今回は、バレエの「ジゼル」を主題にポオの詩篇なんかも絡めつつ・・・という感じ?正直、黒猫の解説を読んでいるときは、分かったような分からんような、もうどうでもいいやって心境でした。笑。芸術家の考えることは良くわからなんなりー。
今回、付き人は良くがんばった!最後にプレゼントももらえたし、良かったじゃない!・・・私だったら、そんなガラスの置きものよりも、一言が欲しいですけどね・・・。
3作目が短編だったら読もうかなー。長編だったら、読むのは来年にしようかなあ・・・。

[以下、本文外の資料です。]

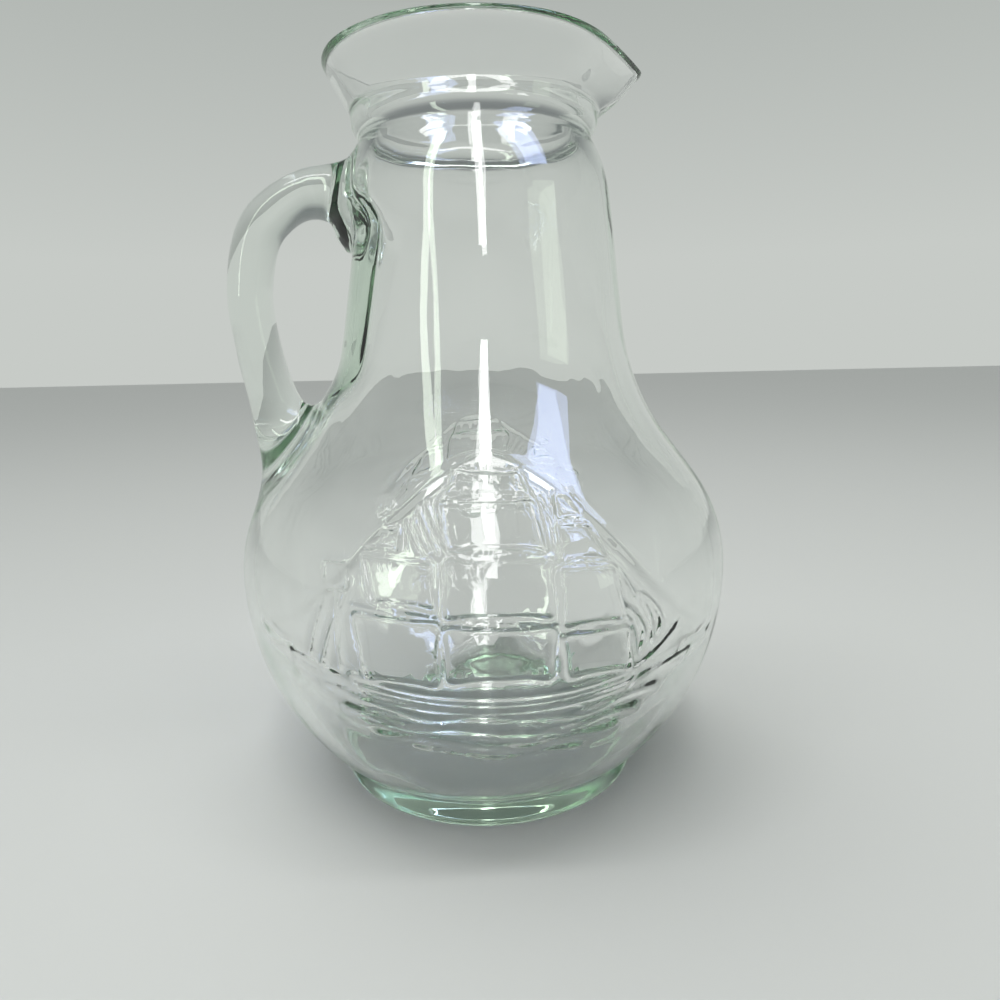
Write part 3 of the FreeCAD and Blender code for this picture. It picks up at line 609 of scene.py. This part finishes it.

「誰もいない公園に胸を弾ませて行くなんて馬鹿みたい。」

「でもいいのだ。」

「会いに行く。」


「とにかく散歩いたしましょう」」

小川洋子/毎日新聞社

締切前の白紙の恐怖。パン屋での五千円札事件。ハダカデバネズミとの心躍る対面。何があっても、愛する本と毎日の散歩ですべてのりきれる。心にじんわりしみるエッセイ集。

大好きな小川洋子さんのエッセイです。
今回のエッセイにも、小川さんの謙虚で誠実なお人柄が良く表れていました。謙虚であるということは、とても難しいことで、人はすぐに他人と自分を比べて、どこか自分に優位な点はないかと探してしまう節があるのではないかと思います。ところが、小川さんの作品に出てくる登場人物たちは、ちゃんと自分の役割を知っていて、その仕事を誠実にやり遂げることが一番大事だと私に教えてくれているような気がします。エッセイでもそれは同じで、小川さんが仕事、あるいは小説そのものに誠実に向き合ってる姿勢が感じられました。
ハダカデバネズミに会ったときのワクワクしている様子や、もうひとりの小川洋子さんをちょっと自慢げに語る様子、イタリアで赤い手袋を買う様子など、小川さんの様子が目の前に浮かぶようでした。まるで少女のようなかわいさ!笑。5000円札の件は怒ってもいいと思うけど、そこで心配するのがめんたいフランスをどこで買えばいいのか?だなんて、脱力してしまう。駅の改札を止めては申し訳なく思い(舌打ちする人の方がひどい!)、文鳥を飼うためにあれこれと走り回る。一方で自分が老いるということは、親が老いるということで・・・。老いについても考えさせられる。
涙なしに語れないのは、愛犬ラブが亡くなったことでしょう。うちの愛犬も14歳と2ヶ月で亡くなったな・・・とか思い出して泣けてきました。小川さんがラブについて書く文章は、いつも愛情にあふれていて、ラブがどれだけ愛されていたかがよくわかります。犬を看取るのが飼い主の役目とはいえ、愛犬の最期の時は辛いです・・・。うちは、よっぽどのこと(捨て犬とか貰い手がどうしても見つからなくて保健所に連れていかれるくらい)がない限りは、もう動物を飼わないことになりましたが、小川さんとこは、しばらくはブンちゃん一筋なのかな?ブンちゃん、長生きしてね!